India needs to adopt fire-resistant wiring standards: IEEMA

India needs to adopt more stringent standards for certifying the safety of electricity wires used in homes, according to the Indian Electrical and Electronics Manufacturers’ Association (IEEMA). The IEEMA President, Shreegopal Kabra, told presspersons, “There is a need for the state and provincial administration to improve the quality and standards of household wiring to suit it for more fire safety. Globally the norm is to use Low Smoke Zero Halogen (LSOH) wiring. It is only in India, where Flame Retardant Low Smoke (FRLS) products are allowed.”
Kabra said that most of the deaths during a fire are caused by suffocation and low visibility due to toxic smoke emanating from burning wire casings. “FRLS are basically slightly modified polyvinyl chloride (PVC) wires and are not very efficient. They are also prone to emanating toxic fumes when they come in contact of the naked flame.”

The Director-General of IEEMA, Sunil Misra, said, “The more stringent fire safety standards will have to be enforced jointly by the Centre, states and provincial governments. The National Building Code 2016 has been finalised but it has not been mandated across the country nor is it as per the global standards.”

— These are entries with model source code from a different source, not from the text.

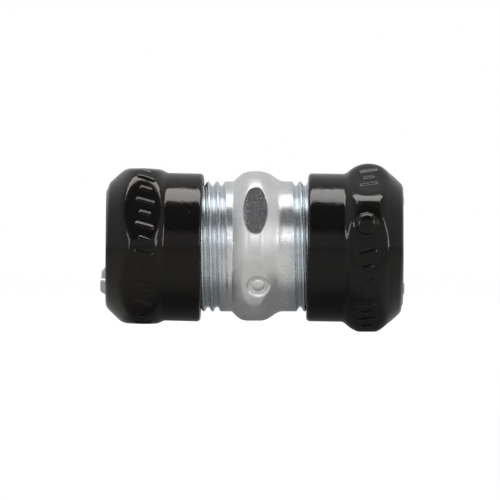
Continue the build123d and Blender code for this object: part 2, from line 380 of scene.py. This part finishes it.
def shape_body(x, r, angle):
    """Bulge, flats, stops, threads and the masks for the plating."""
    outer = r > ROOT - 0.05
    pressed, over_flat = pressed_bulge(x, angle)
    distance = from_stop(x, angle, pressed)
    recess = DIMPLE_DEPTH * ramp(*DIMPLE_RADII, distance) + STEP_DEPTH * ramp(*STEP_RADII, distance)
    dimpled = pressed - recess + dome(distance, DOME_RADIUS, DOME_HEIGHT)
    threaded = CREST - thread_cut(x, angle)
    skin = np.where(np.abs(x) > BULGE_HALF_LENGTH, threaded, dimpled)
    # the end chamfers lie under the crests
    skin = np.where(r > CREST - 0.01, skin, np.minimum(r, threaded))
    boss = (CAVITY - STOP_TIP) * ramp(*BOSS_RADII, from_stop(x, angle, r))
    # the plating is speckled on the flats; the speckles are strong on the upper flats and faint on the lower
    # ones, a painted difference: shade on the upper flats, reflected light kept on the lower ones
    painted_shade_upper_flats = 0.15 + 0.85 * ramp(-0.3, 0.3, np.sin(np.radians(angle)))
    masks = {
        "flat": np.where(outer, ramp(-0.02, 0.1, over_flat) * painted_shade_upper_flats * ramp(2.0, 2.6, distance), 0),
        "flank": np.where(outer, ramp(-4.6, -3.9, x) * ramp(-1.2, -2.8, x), 0),
        "thread": np.where(outer, ramp(5.2, 6.4, np.abs(x)), 0),
        "collar": np.where(outer, ramp(3.0, 4.6, np.abs(x)), 0),
    }
    return x, np.where(outer, skin, r - boss), masks


def make_body(material):
    """The threaded body with its bulged hexagon."""
    half = [
        (BODY_END - END_CHAMFER, CREST, 0.15, 0.15),
        (BODY_END, CREST - END_CHAMFER, 0.15, 0.3),
        (BODY_END, POCKET, 0.1, 1),
        (POCKET_FLOOR, POCKET, 0.05, 0.5),
        (POCKET_FLOOR, SOCKET, 0.1, 1.5),
        (4.2, SOCKET, 0.2, 0.5),
        (2.0, CAVITY, 0.3, 0.3),
    ]
    # a run's step is kept on the corner before it, which is the next one along in the mirrored half
    steps = [corner[3] for corner in reversed(half[:-1])] + [0.1]
    mirrored = [(-x, r, fillet, step) for (x, r, fillet, _), step in zip(reversed(half), steps)]
    body = swept("threaded_body", rounded(half + mirrored, True), shape_body)
    fit(body, "coupling_body", "coupling", material)


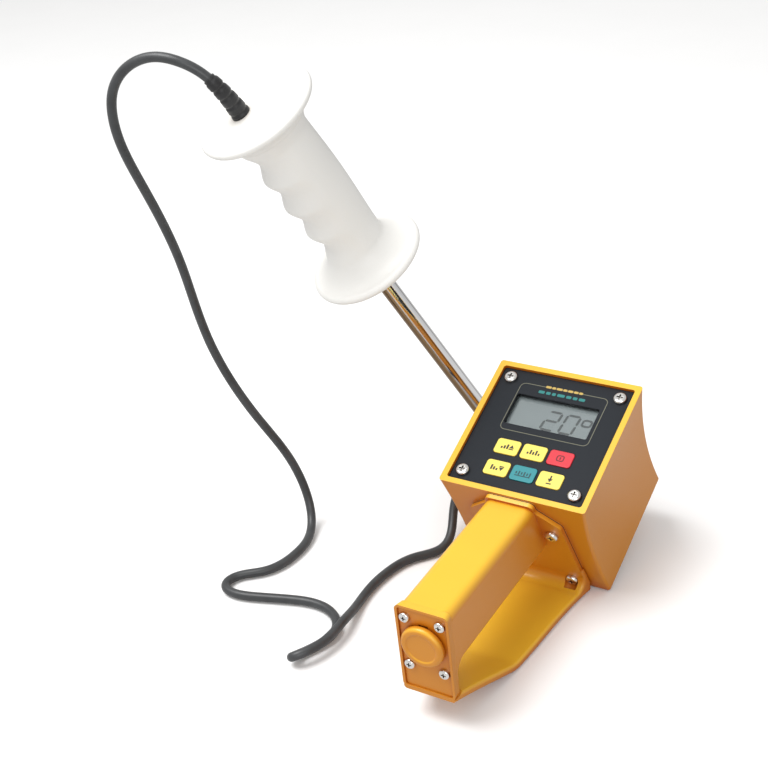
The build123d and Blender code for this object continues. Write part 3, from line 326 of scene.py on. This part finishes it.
def clear_window(name):
    """Thin clear acrylic: glossy, see-through, and it casts hardly any shadow."""
    made = Shader(name)
    smear = made.noise(6, 4, 0.6, (1, 0.4, 1))
    glossy = made.add("ShaderNodeBsdfGlossy")
    glossy.inputs["Color"].default_value = (1, 1, 1, 1)
    made.link(made.ramp(smear, 0.4, 0.75, 0.03, 0.12), glossy.inputs["Roughness"])
    clear = made.add("ShaderNodeBsdfTransparent")
    clear.inputs["Color"].default_value = (0.93, 0.95, 0.95, 1)
    edge = made.add("ShaderNodeFresnel")
    edge.inputs["IOR"].default_value = 1.42
    both = made.add("ShaderNodeMixShader")
    made.link(edge.outputs["Fac"], both.inputs[0])
    made.link(clear.outputs["BSDF"], both.inputs[1])
    made.link(glossy.outputs["BSDF"], both.inputs[2])
    made.link(both.outputs["Shader"], made.output.inputs["Surface"])
    return made.material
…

“IEEMA will be writing to the stakeholders to enable more stringent fire safety regulations. We would also want the Centre to make amendments in the Real Estate Regulatory Authority (RERA) laws to make it mandatory for the project developer to offer a guarantee of at least 10 years for all electrical and plumbing equipment that are used in the project.” Misra added.

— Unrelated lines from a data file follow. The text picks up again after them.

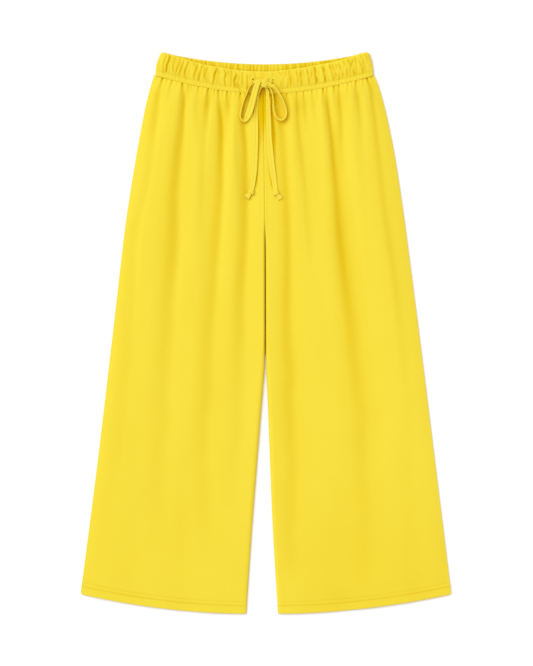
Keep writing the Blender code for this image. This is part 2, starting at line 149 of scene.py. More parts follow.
def knitCloth(name, look):
    paint = Paint(name)
    place = paint.node("ShaderNodeTexCoord", out="Object")
    across = paint.node("ShaderNodeSeparateXYZ", {}, {0: place})
    along = Wire(paint, across.socket.node.outputs[1])
    shade = paint.node("ShaderNodeAttribute", {"attribute_name": "foldShade"}, out="Fac")
    mottle = paint.noise(place, look["mottleScale"], 3, 0.6)
    cloudy = paint.noise(place, look["cloudScale"], 2, 0.5)
    fleck = paint.noise(place, look["fleckScale"], 1, 0.5)
    plain = paint.blend(cloudy, look["light"], look["deep"])
    plain = paint.blend((mottle - 0.5) * look["mottle"] + 0.5, plain, look["warm"])
    # painted shade: the colour darkens towards the two fold shade colours as the foldShade attribute rises
    plain = paint.blend(shade * 2, plain, look["fold"])
    plain = paint.blend(shade * 2 - 1, plain, look["deepFoldShadeColour"])
    turn = math.tau / look["loop"]
    wales = paint.sine(across * turn + paint.sine(along * turn) * look["loopWave"])
    rough = look["roughness"] + (fleck - 0.5) * look["fleckRough"]
    grain = (fleck - 0.5) * look["fleckRelief"] + (mottle - 0.5) * look["mottleRelief"]
    bump = paint.node("ShaderNodeBump", {}, {
        "Strength": look["bump"], "Distance": look["relief"], "Height": wales * look["wale"] + grain})
    shader = paint.node("ShaderNodeBsdfPrincipled", {}, {
        "Base Color": plain, "Roughness": rough, "Normal": bump, "Sheen Weight": look["sheen"],
        "Sheen Roughness": 0.45, "Sheen Tint": look["sheenTint"], "Specular IOR Level": look["gloss"]})
    paint.node("ShaderNodeOutputMaterial", {}, {"Surface": shader})
    return paint.material


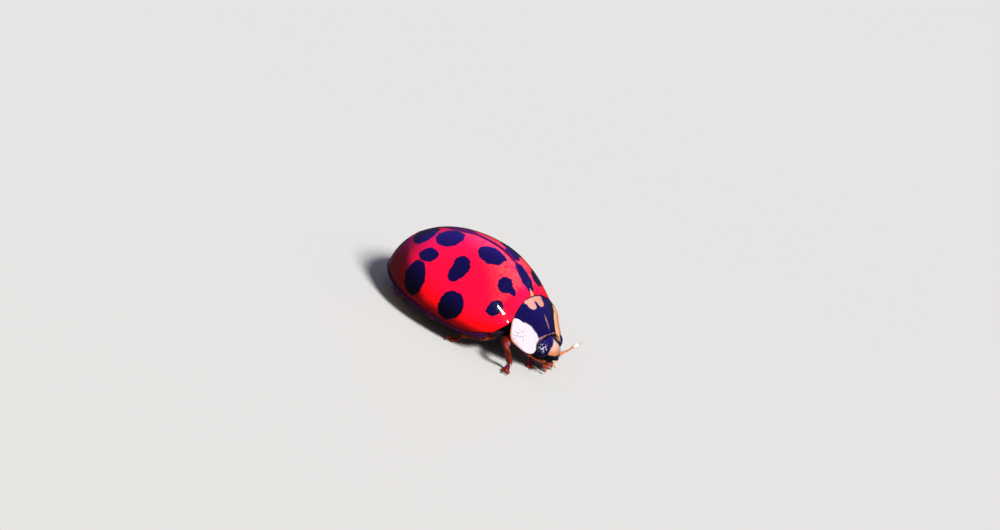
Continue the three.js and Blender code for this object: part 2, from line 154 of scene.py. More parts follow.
VIEW_RIGHT = Vector((0.42406, -0.80927, 0.40651))
VIEW_UP = Vector((0.13431, 0.5001, 0.85549))
VIEW_BACK = Vector((-0.89562, -0.30818, 0.32077))
VIEW_CENTRE = Vector((0.5, 0.22, 2.16)) * MM
VIEW_WIDTH = 32.99 * MM  # of the field at the beetle
LENS, SENSOR = 200, 36
CLIP = (0.01, 10)
KEY = (-0.3, -0.6, 0.74)  # towards the wide lamp
GLINT = (-0.19, -0.55, 0.81)  # towards the lamp that makes the small highlights
AMBIENT = (0.21, 0.21, 0.21)
BACKDROP = (0.8, 0.8, 0.8)
SKY_BELOW, SKY_ABOVE = (0.05, 0.05, 0.07), (0.2, 0.12, 1.7)
SKY_TOP = 0.7  # height of the upper colour, straight up is 1
FLOOR_SPAN = 3.0  # half its width, in metres
FLOOR_GREY = (0.5, 0.5, 0.49)


def put_in_scene(thing):
    bpy.context.scene.collection.objects.link(thing)


def add_camera():
    data = bpy.data.cameras.new("camera")
    data.lens, data.sensor_width = LENS, SENSOR
    data.clip_start, data.clip_end = CLIP
    camera = bpy.data.objects.new("camera", data)
    distance = VIEW_WIDTH * LENS / SENSOR
    turn = Matrix((VIEW_RIGHT, VIEW_UP, VIEW_BACK)).transposed().to_4x4()
    camera.matrix_world = Matrix.Translation(VIEW_CENTRE + VIEW_BACK * distance) @ turn
    put_in_scene(camera)
    bpy.context.scene.camera = camera


def add_sun(name, towards, energy, breadth, colour):
    """A distant lamp in the given direction from the beetle. breadth is its apparent size in degrees."""
    data = bpy.data.lights.new(name, "SUN")
    data.energy, data.angle, data.color = energy, math.radians(breadth), colour
    lamp = bpy.data.objects.new(name, data)
    lamp.rotation_mode = "QUATERNION"
    lamp.rotation_quaternion = Vector(towards).to_track_quat("Z", "Y")
    put_in_scene(lamp)
    return lamp


def add_world():
    """Plain even light all round. What gloss mirrors is a soft sky, dark below and blue overhead."""
    world = bpy.data.worlds.new("world")
    bpy.context.scene.world = world
    world.use_nodes = True
    paint = Paint(world.node_tree)
    height = paint.split(paint.node("ShaderNodeTexCoord").outputs["Generated"])[2]
    sky = paint.mix(paint.smooth(height, 0.0, SKY_TOP), SKY_BELOW, SKY_ABOVE)
    path = paint.node("ShaderNodeLightPath")
    seen = paint.mix(path.outputs["Is Glossy Ray"], AMBIENT, sky)
    seen = paint.mix(path.outputs["Is Camera Ray"], seen, BACKDROP)
    background = paint.node("ShaderNodeBackground", Color=seen, Strength=1.0)
    output = paint.node("ShaderNodeOutputWorld")
    paint.link(background.outputs[0], output.inputs["Surface"])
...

At present, builders are mandated to offer a five-year guarantee for the same products.
Kabra also said that better quality wiring would not be adding substantially to the cost of the construction. “The average cost of construction in the country is close to ₹ 2,500 a square metre. The cost of electrical wiring is less than 6 percent of this cost. Improving the wire safety will not lead to an escalation of more than 20 per cent above the existing wiring costs.”